Szyb Andrzeja niczym szwajcarski ser
05-06-2015, 12:10 Joanna Oreł
Jeszcze w tym roku mieszkańcy doczekają się remontu ulicy Szyb Andrzeja. To dobra wiadomość, zwłaszcza dla zmotoryzowanych rudzian, którzy pozostawiają swoje samochody w garażach znajdujących się w okolicy.
– Stoi tam ok. 130 garaży. Ja za swój płacę ok. 500 zł rocznie. Tymczasem jak garażuję tam samochód chyba ze 20 lat, tak przez cały ten czas droga, którą dojeżdżam do garażu, nie była remontowana – zgłasza Józef Labus, mieszkaniec naszego miasta.

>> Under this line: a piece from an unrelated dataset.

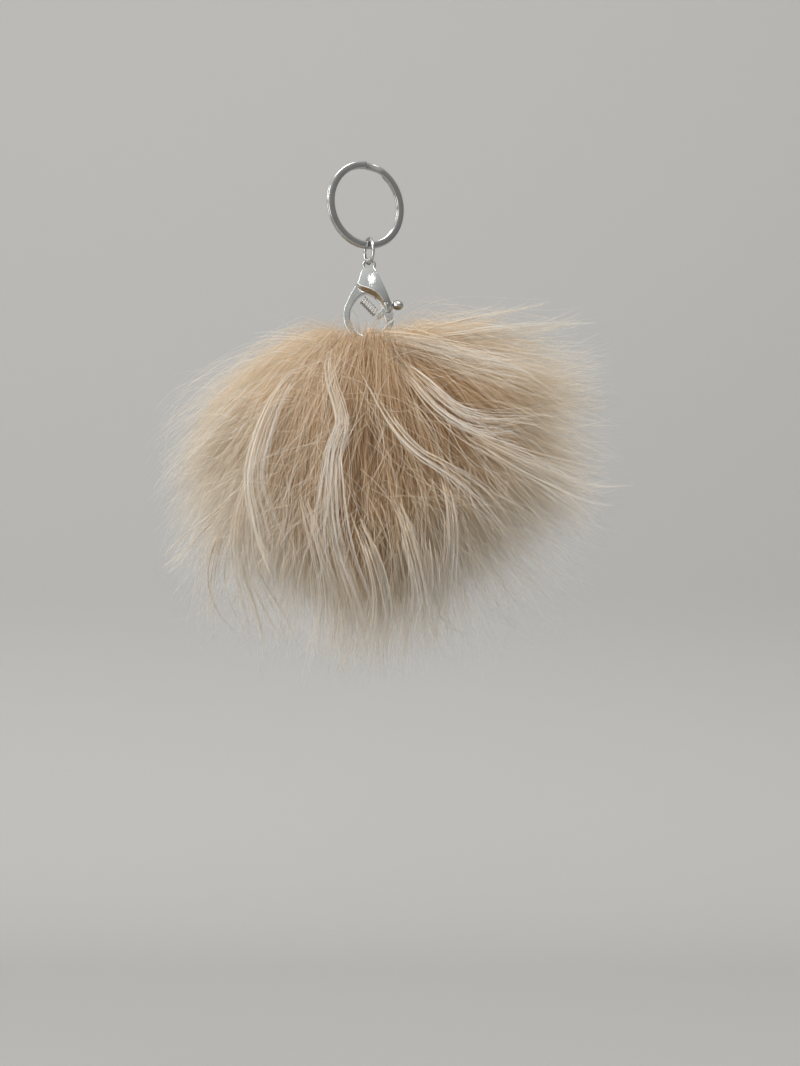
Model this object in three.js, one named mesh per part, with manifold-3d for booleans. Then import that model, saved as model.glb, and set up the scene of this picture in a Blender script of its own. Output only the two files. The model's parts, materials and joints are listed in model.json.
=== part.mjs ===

Droga, o której mówi rudzianin, to ulica Szyb Andrzeja na Wirku.
– Jezdnia się kruszy, dziura na dziurze, na każdym kroku są wyboje – jako użytkownik garażu stwierdzam, że skoro płacimy, to możemy liczyć na lepsze warunki – podkreśla pan Józef. – Problem jest zarówno na samej drodze, jak i bezpośrednio przy dojeździe do garaży. I tak od lat. Najgorzej jest, gdy pada deszcz, bo wtedy w dziurach stoi woda i nawet ich nie widać – zgłasza pan Mirosław, inny z mieszkańców.
Na szczęście urzędnicy już zakasali rękawy i zajęli się problemem. – W maju została przeprowadzona wizja, w wyniku której stwierdzono zły
stan techniczny nawierzchni drogi – wyjaśnia Adam Nowak, rzecznik prasowy rudzkiego magistratu. W ślad za tym już zaplanowano zmiany na ulicy Szyb Andrzeja. – Wychodząc naprzeciw oczekiwaniom mieszkańców miasto planuje wykonanie remontu wskazanej drogi asfaltowej na odcinku stanowiącym jego własność tj. do nieruchomości nr 17 poprzez wykonanie nakładki asfaltowej w II kwartale tego roku – zapowiada Adam Nowak.